Fin août prochain, la collection Lot49 publiera Le dilemme du prisonnier, de Richard Powers, traduit par Jean-Yves Pellegrin. On vous l'a dit, Powers est actuellement à Lyon, à la Villa Gillet, alors n'hésitez pas à aller l'écouter dialoguer. En attendant la sortie de son livre, en voici le début en avant-première intergalactique (bon, on n'a pas vraiment vérifié du côté du petit nuage de Magellan, mais bon…):
"Quelque part, mon père nous enseigne le nom des constellations. Nous sommes allongés dans le froid, dehors dans le jardin sombre, adossés au sol dur de novembre.

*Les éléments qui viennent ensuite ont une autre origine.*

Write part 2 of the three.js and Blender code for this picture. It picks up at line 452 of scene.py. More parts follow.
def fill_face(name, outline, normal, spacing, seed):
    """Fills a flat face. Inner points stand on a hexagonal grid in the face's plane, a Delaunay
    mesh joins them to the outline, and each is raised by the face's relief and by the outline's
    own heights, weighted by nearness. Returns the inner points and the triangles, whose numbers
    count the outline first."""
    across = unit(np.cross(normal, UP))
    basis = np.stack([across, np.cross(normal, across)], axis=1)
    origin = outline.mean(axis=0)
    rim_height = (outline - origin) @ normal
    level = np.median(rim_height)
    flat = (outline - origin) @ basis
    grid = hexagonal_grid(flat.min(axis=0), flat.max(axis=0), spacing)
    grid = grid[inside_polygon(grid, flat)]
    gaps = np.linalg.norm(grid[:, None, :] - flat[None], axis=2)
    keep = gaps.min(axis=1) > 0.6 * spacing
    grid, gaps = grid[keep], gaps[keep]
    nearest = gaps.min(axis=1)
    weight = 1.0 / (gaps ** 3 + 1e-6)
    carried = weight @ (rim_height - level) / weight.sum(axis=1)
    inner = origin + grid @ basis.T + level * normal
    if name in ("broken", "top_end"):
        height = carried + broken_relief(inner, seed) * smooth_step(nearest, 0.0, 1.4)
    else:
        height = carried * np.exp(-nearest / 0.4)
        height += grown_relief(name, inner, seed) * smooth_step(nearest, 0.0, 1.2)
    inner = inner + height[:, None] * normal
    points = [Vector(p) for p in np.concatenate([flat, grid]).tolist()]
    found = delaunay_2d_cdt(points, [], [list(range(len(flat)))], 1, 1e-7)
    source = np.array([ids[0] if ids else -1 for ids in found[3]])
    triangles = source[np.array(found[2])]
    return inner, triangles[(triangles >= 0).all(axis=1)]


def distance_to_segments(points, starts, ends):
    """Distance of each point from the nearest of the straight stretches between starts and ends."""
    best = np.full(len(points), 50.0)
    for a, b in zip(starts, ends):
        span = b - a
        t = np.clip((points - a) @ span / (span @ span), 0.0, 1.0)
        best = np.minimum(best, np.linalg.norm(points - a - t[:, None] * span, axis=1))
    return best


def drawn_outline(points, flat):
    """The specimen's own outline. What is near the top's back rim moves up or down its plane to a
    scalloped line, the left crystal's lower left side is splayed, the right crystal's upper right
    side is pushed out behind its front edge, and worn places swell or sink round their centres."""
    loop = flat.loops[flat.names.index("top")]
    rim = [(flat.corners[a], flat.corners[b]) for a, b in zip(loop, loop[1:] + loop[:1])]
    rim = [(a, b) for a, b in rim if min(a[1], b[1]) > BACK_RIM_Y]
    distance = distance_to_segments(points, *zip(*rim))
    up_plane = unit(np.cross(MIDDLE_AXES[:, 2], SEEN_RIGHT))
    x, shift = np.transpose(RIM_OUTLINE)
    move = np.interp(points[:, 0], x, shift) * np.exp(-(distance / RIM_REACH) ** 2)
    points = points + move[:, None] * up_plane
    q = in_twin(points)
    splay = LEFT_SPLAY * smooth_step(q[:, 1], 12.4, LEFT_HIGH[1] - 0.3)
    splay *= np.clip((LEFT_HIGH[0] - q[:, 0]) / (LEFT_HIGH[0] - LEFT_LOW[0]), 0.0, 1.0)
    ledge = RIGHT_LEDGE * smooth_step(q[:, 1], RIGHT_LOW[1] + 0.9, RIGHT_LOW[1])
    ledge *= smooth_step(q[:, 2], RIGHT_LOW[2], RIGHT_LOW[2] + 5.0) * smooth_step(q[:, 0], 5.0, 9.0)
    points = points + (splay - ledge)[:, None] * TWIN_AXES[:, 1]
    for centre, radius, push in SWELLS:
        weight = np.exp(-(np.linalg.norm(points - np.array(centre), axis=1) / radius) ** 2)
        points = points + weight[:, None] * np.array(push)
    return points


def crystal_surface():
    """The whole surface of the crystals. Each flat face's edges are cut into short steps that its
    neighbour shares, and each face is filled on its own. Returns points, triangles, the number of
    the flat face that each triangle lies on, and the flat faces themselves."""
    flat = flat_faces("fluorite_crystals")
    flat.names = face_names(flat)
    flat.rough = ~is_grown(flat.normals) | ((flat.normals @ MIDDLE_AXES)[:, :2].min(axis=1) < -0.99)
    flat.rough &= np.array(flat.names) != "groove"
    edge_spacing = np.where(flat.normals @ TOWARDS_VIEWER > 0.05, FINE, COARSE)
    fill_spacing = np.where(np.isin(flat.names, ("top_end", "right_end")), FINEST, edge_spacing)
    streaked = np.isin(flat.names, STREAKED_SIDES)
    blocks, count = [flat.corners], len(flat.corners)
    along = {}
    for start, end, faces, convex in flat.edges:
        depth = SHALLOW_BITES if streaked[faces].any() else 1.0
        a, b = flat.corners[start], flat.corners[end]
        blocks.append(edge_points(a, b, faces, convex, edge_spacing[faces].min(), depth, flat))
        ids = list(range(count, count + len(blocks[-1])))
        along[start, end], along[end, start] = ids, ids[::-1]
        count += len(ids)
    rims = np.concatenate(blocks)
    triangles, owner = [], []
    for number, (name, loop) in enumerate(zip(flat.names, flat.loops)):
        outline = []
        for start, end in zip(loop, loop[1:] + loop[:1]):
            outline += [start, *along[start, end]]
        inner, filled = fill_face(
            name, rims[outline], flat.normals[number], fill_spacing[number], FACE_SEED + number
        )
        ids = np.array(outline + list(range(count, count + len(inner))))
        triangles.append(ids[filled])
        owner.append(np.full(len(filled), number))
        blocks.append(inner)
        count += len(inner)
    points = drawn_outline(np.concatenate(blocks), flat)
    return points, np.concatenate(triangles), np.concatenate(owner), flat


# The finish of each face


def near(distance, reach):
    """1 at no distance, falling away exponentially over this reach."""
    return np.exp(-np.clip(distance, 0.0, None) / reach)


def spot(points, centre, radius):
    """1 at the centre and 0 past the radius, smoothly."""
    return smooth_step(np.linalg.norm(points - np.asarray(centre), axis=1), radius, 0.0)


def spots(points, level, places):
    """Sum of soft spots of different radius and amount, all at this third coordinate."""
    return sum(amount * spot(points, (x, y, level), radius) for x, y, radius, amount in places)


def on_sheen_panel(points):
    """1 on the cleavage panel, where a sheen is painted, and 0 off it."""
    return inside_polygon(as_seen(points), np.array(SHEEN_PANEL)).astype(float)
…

Nous autres enfants nous répartissons sur son corps énorme comme autant de mouchoirs de rechange. Il ne sent pas notre poids. Mon père braque les six volts d’une lampe de poche à deux sous sur les trous percés dans la coquille noire qui nous entoure. Nous sommes couchés sur la terre glacée tandis que devant nous s’ouvre le manuel illustré du ciel hivernal. Les six volts du faisceau créent l’unique petit point chaud dans l’intégralité du monde.

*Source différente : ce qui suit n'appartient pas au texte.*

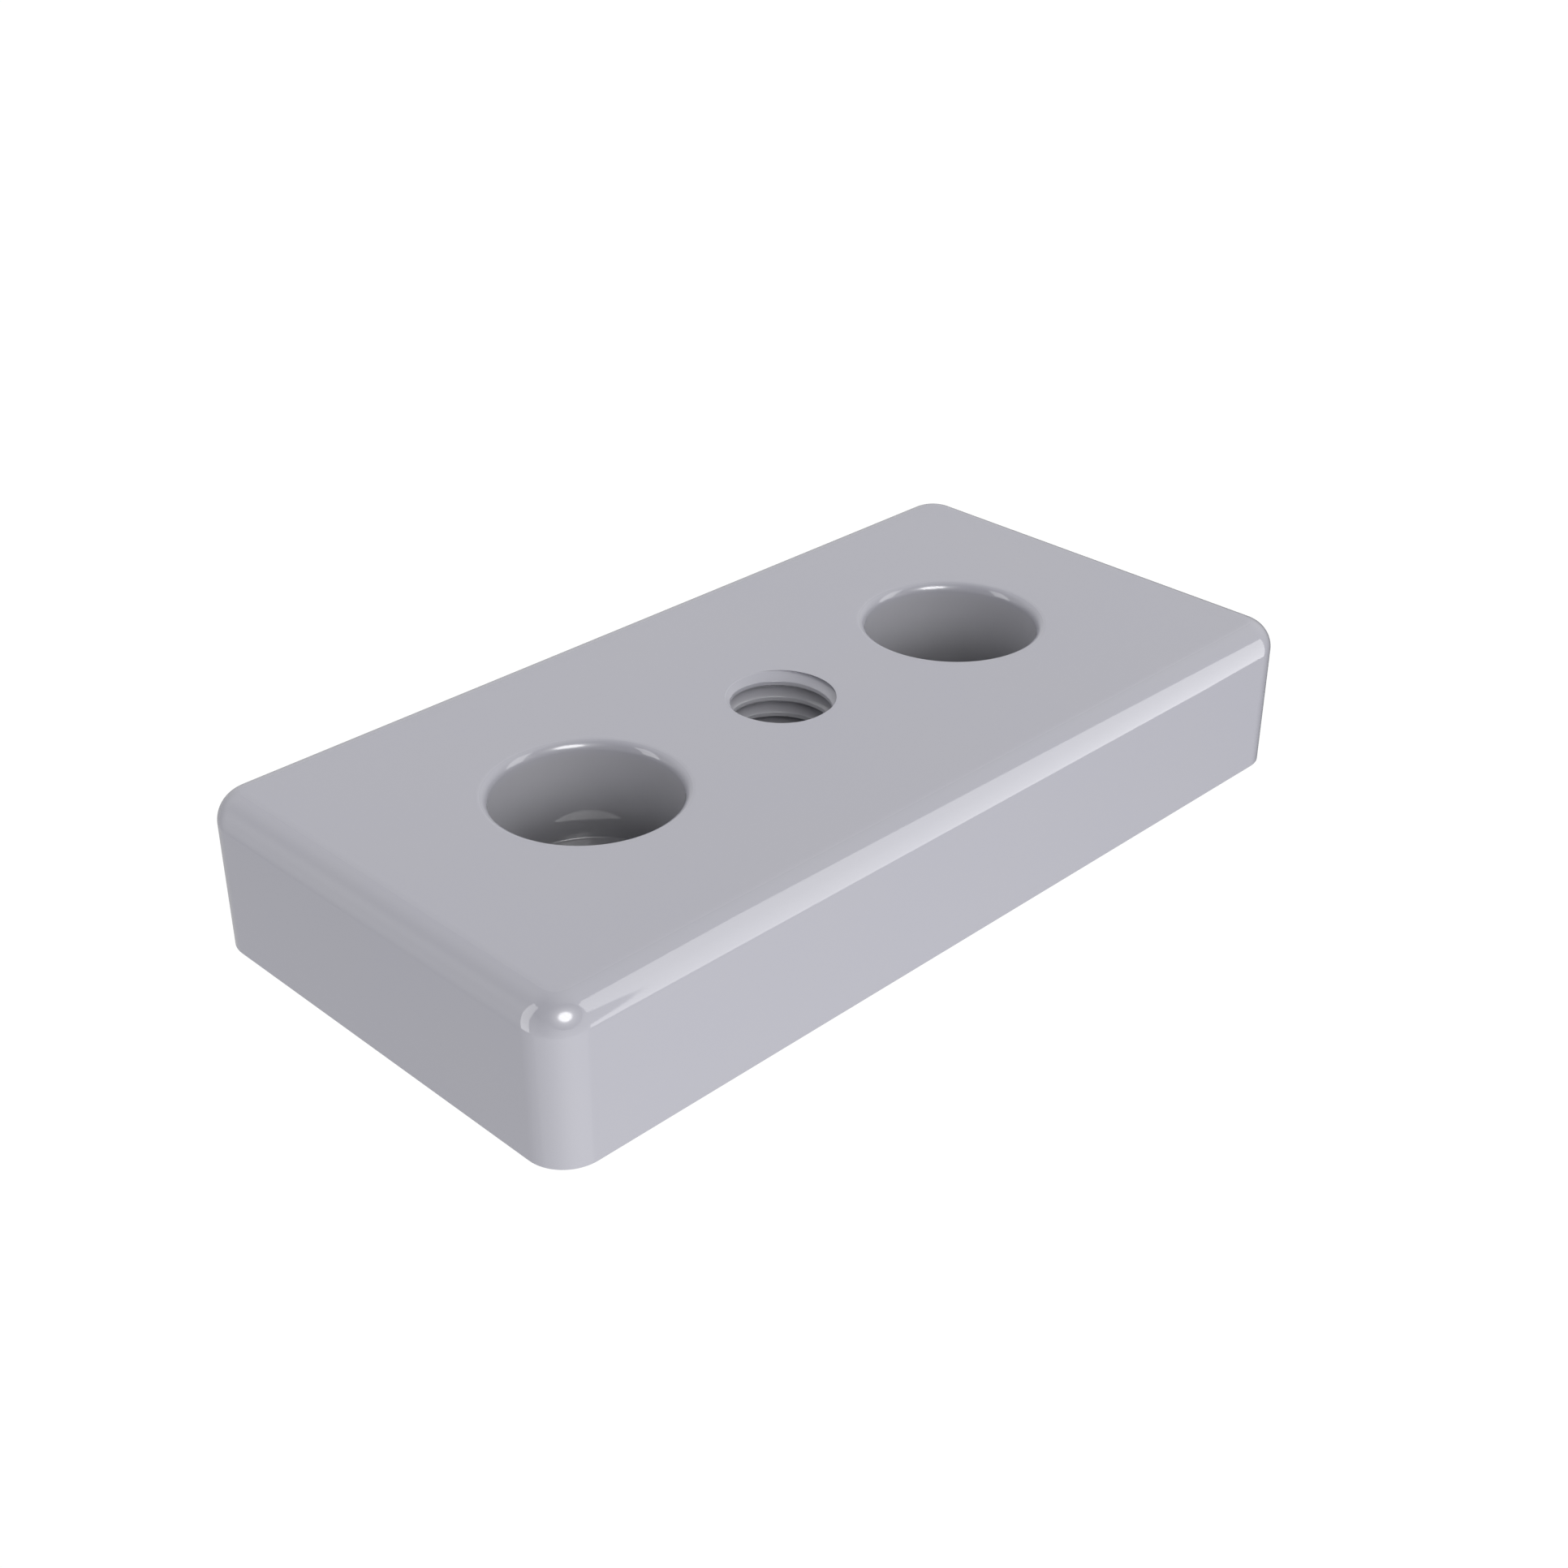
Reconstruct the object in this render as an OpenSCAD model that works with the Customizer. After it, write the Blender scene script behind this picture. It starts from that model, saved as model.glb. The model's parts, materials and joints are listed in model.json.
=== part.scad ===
// Base plate: a machined block with rounded top edges. A tapped hole goes through its middle,
// and a counterbored hole on each side takes a cap screw that holds the plate down.
// The origin is at the middle of the underside, with the length along X and the top face at +Z.

/* [Plate] */
// Length of the plate, along X
plate_length = 100; // [80:1:200]
// Width of the plate, along Y
plate_width = 50; // [30:1:100]
// Thickness from the underside to the top face
plate_thickness = 16; // [13:0.5:30]
// Radius of the four upright corners
corner_radius = 4; // [1:0.25:12]
// Radius of the round along all the top edges, kept smaller than the corners
top_edge_round = 3; // [0.5:0.25:6]

/* [Screw holes] */
// Distance between the centres of the two screw holes
hole_spacing = 50; // [40:1:60]
// Diameter of each hole for the shank of an M10 screw
shank_hole_diameter = 11; // [6:0.1:14]
// Diameter of each pocket for the screw's head
head_pocket_diameter = 18; // [15:0.1:22]
// Depth of each pocket below the top face
head_pocket_depth = 10.6; // [5:0.1:12]
// Radius of the round from the top face into each pocket
pocket_rim_round = 1; // [0.2:0.1:2]
// Radius that the cutter leaves between a pocket's wall and its floor
pocket_floor_round = 0.2; // [0.1:0.05:1]

/* [Tapped hole] */
// Nominal diameter of the thread in the middle hole, M12
thread_diameter = 12; // [6:1:16]
// Pitch of that thread
thread_pitch = 1.75; // [1:0.25:2]

/* [Hidden] */
$fn = 96;
// What a cutter runs on past the faces that it opens
overrun = 1;
// The smallest radius that the top round leaves at a corner
corner_land = 0.25;
edge_round = min(top_edge_round, corner_radius - corner_land);
// Depth of the thread, five eighths of the height that a sharp thread of this pitch would
// have at its 60 degree flanks. The hole is drilled to the inner diameter that this leaves
thread_depth = 5 / 8 * sqrt(3) / 2 * thread_pitch;
tap_bore_diameter = thread_diameter - 2 * thread_depth;
shank_hole_radius = shank_hole_diameter / 2;
head_pocket_radius = head_pocket_diameter / 2;

// A quarter of a disc, its square corner at the origin
module quarter_disc(radius) {
    intersection() {
        circle(r = radius);
        square(radius);
    }
}

// Section of an edge of the plate, from a line inside it out to its side face:
// a sharp foot, a straight side and the top round
module edge_section(reach) {
    square([reach - edge_round, plate_thickness]);
    square([reach, plate_thickness - edge_round]);
    translate([reach - edge_round, plate_thickness - edge_round])
        quarter_disc(edge_round);
}

// The middle of the plate, between the corners, over its full width
module middle_slab() {
    rotate([90, 0, 90])
        linear_extrude(height = plate_length - 2 * corner_radius, center = true)
            for (side = [0, 1])
                mirror([side, 0])
                    edge_section(plate_width / 2);
}

// One end of the plate: a strip as wide as the corners' radius, and its two corners
module plate_end() {
    corner_y = plate_width / 2 - corner_radius;
    translate([plate_length / 2 - corner_radius, 0, 0]) {
        rotate([90, 0, 0])
            linear_extrude(height = 2 * corner_y, center = true)
                edge_section(corner_radius);
        for (side = [0, 1])
            mirror([0, side, 0])
                translate([0, corner_y, 0])
                    rotate_extrude(angle = 90)
                        edge_section(corner_radius);
    }
}

// Section of a head pocket, with the top face at y = 0: the floor's corner is rounded,
// and the mouth flares out in a round
module pocket_section() {
    floor_y = -head_pocket_depth;
    translate([0, floor_y])
        square([head_pocket_radius - pocket_floor_round, head_pocket_depth]);
    translate([0, floor_y + pocket_floor_round])
        square([head_pocket_radius, head_pocket_depth - pocket_floor_round]);
    translate([head_pocket_radius - pocket_floor_round, floor_y + pocket_floor_round])
        mirror([0, 1])
            quarter_disc(pocket_floor_round);
    difference() {
        mouth_radius = head_pocket_radius + pocket_rim_round;
        translate([0, -pocket_rim_round])
            square([mouth_radius, pocket_rim_round + overrun]);
        translate([mouth_radius, -pocket_rim_round])
            circle(r = pocket_rim_round);
    }
}

// What the cutters take out for one screw: the shank's hole and the pocket above it
module screw_cut() {
    floor_z = plate_thickness - head_pocket_depth;
    translate([0, 0, -overrun])
        cylinder(r = shank_hole_radius, h = floor_z + 2 * overrun);
    translate([0, 0, plate_thickness])
        rotate_extrude()
            pocket_section();
}

// The hole in the middle, drilled for the thread, right through
module tap_bore_cut() {
    translate([0, 0, -overrun])
        cylinder(d = tap_bore_diameter, h = plate_thickness + 2 * overrun);
}

module base_plate() {
    color([0.72, 0.72, 0.75])
        difference() {
            union() {
                middle_slab();
                for (turn = [0, 180])
                    rotate(turn)
                        plate_end();
            }
            for (side = [-1, 1])
                translate([side * hole_spacing / 2, 0, 0])
                    screw_cut();
            tap_bore_cut();
        }
}

base_plate();
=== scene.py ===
import json
from math import cos, pi, radians, sin, tan

import bmesh
import bpy
from mathutils import Matrix, Vector


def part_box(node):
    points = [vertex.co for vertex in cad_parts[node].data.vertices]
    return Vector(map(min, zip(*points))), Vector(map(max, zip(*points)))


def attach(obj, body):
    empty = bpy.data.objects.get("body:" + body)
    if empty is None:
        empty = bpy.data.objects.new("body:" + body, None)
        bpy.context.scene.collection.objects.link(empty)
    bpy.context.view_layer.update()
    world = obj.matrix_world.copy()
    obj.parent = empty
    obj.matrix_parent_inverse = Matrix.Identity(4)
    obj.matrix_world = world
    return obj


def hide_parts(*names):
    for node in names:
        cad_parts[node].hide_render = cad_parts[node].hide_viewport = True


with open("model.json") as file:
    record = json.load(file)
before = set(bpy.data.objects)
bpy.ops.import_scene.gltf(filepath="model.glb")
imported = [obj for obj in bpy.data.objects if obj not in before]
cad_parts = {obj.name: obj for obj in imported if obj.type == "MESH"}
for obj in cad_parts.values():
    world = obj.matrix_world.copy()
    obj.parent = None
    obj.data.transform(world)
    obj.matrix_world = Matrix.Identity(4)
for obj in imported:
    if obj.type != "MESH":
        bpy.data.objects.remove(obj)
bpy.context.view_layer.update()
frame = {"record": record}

# The plate's block: a length of rectangular steel bar, squared up, with its four upright corners
# milled round and a slightly smaller round run along all the top edges and over the corners. The
# foot is left sharp.
MM = 0.001
block_low, block_high = (Vector(corner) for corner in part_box("base_plate"))
block_size = block_high - block_low
thickness = block_size.z
corner_radius = 4 * MM
top_round = 3 * MM
corner_steps = 28
top_round_steps = 20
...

"Mon père fait ce qu’il fait le mieux, la seule chose qu’il ait su faire toute sa vie. Il nous pose des colles, accable sa marmaille de questions. Où se trouve la ceinture d’Orion ? Quel est le nom latin de la Grande Ourse ? Qui connaît l’histoire des Gémeaux ? Combien fait une magnitude ?

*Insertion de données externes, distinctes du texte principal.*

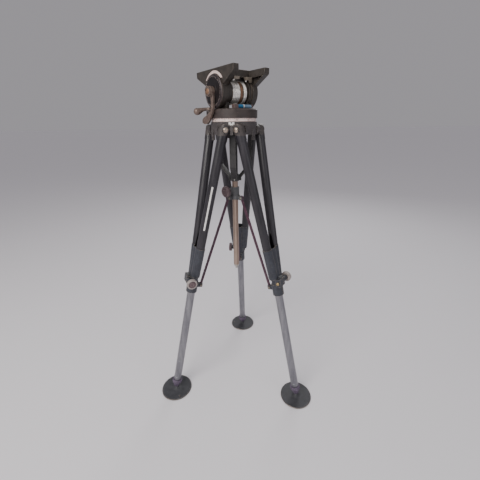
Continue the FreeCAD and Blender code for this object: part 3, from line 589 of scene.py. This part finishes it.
def make_level():
    """Spirit level: a two-tone vial with a white band, between two blocks."""
    rounded_node("level_base", LEVEL_BLOCK, 0.6)
    low, high = span("level_vial", HEAD)
    radius = (high.z - low.z) / 2
    length = high.x - low.x
    place = axis_x(low.x, (low.y + high.y) / 2, (low.z + high.z) / 2)
    vial = Shape(HEAD)
    middle = length * 0.40
    band = 3.2
    vial.lathe([(0, 0.2), (radius - 0.6, 0.2), (radius, 0.8), (radius, middle)], VIAL_BLUE, place, 40)
    vial.lathe([(radius, middle), (radius, middle + band)], WHITE_PAINT, place, 40)
    vial.lathe([(radius, middle + band), (radius, length - 0.8), (radius - 0.6, length - 0.2),
                (0, length - 0.2)], VIAL_PALE, place, 40)
    vial.piece("level_vial_glass", "pan_head", replaces=("level_vial",))
    rings = Shape(HEAD)
    for spot in (middle - 1.0, middle + band + 1.0):
        rings.lathe([(radius - 0.2, spot - 0.3), (radius + 0.12, spot - 0.3),
                     (radius + 0.12, spot + 0.3), (radius - 0.2, spot + 0.3)],
                    DARK_PRINT_AND_SHADE, place, 40, closed=True)
    rings.piece("level_vial_rings", "pan_head")
    screws = Shape(HEAD)
    base_low, base_high = span("level_base", HEAD)
    for x in (base_low.x + 3.6, base_low.x + 10.6):
        slotted_screw(screws, at(x, (base_low.y + base_high.y) / 2, base_high.z - 0.1), 2.2)
    screws.piece("level_screws", "pan_head")


def make_table_screws():
    """Three screws that hold the uprights: one in front of the left, two round the right."""
    top = span("turntable", HEAD)[1].z
    screws = Shape(HEAD)
    for x, y in ((-47.84, -30), (46, -30), (46, 30)):
        slotted_screw(screws, at(x, y, top - 0.1), 3.0, 0.9)
    screws.piece("table_screws", "pan_head")


# ---------------------------------------------------------------- tilt bearing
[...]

"Il ne s’adresse à nous qu’en énigmes. Sortis des langes, nous apprenons à parler. Il nous met en garde contre le langage : « À quel moment une porte n’est-elle pas une porte ? » Nous grandissons, découvrons les alentours. Il est là, à nous interroger sur les points cardinaux. Nous tombons et nous faisons des bleus. Il transforme la meurtrissure en leçon sur les capillaires. Ce soir nous apprenons, dans le grand carré de Pégase, l’éloignement des choses. La solitude."